2. U.S. (state or federal) regulators have inspectors that inspect oil and gas operations including fracking operations. There is no probation on any inspection efforts. While staffing levels may be questioned authority is not an issue.

3. Trump’s America First Energy Plan is a framework of general proposals and platitudes. It is doubtful the trajectory of U.S. shale gas production will be materially impacted either way by Trump Administration policies.

Imane said...

Hi Jan,

I very much like your topic and your approach to it. If I have understood your post correctly, you believe that with Trump's new administration’s America First Energy Plan, we are heading towards an environment in which we are worse off than without this plan, because the negative externalities of shale oil and gas are not taken into account by the government. You clearly describe where you think the gap between stated costs and actual costs comes from, but I miss a few crucial elements in your analysis.

Firstly, you might want to consider the benefits too. As Joeri previously mentioned, shale oil and gas might be a move towards a more renewable energy system which could lead to greater benefits in the long run compared to the costs in the short run. Even if that is not the case, you could still try to compare the decrease in prices and reduced reliance on foreign resource suppliers to the costs. It might be that those benefits are greater than the costs, which would change your conclusion.

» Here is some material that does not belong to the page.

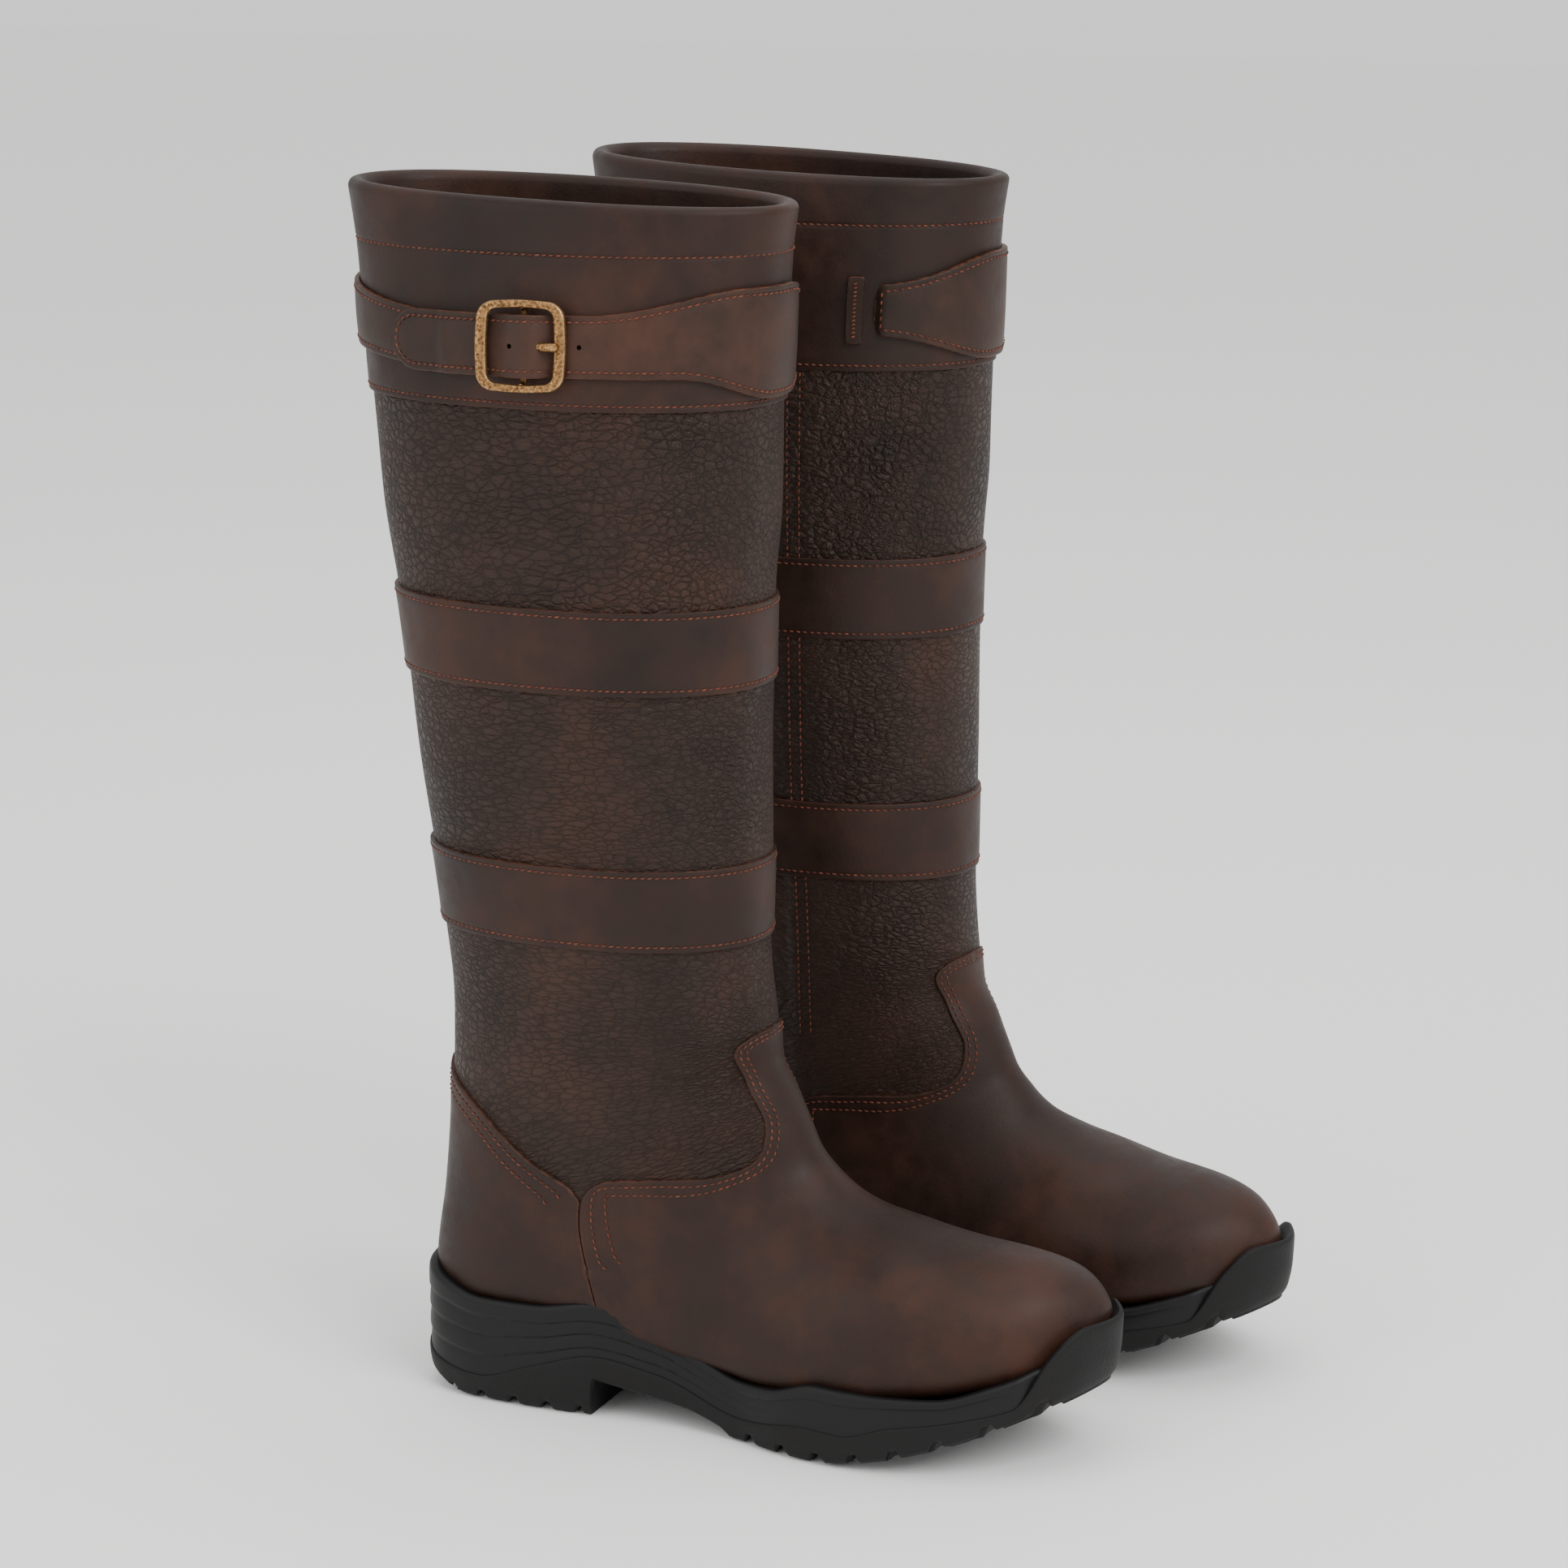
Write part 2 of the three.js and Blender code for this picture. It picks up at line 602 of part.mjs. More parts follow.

Secondly, if you look at those costs and benefits, try to bear in mind what players are in the game and what the distribution looks like. Who bears the benefits and who bears the costs? Maybe the benefits indeed outweigh the costs, but the costs will be borne by people who do not benefit from it. In this case, you could make recommendations in order to rebalance the costs and benefits.

Overall, I absolutely think your on the right track of your cost-benefit analysis and wish you much luck and fun with your essay!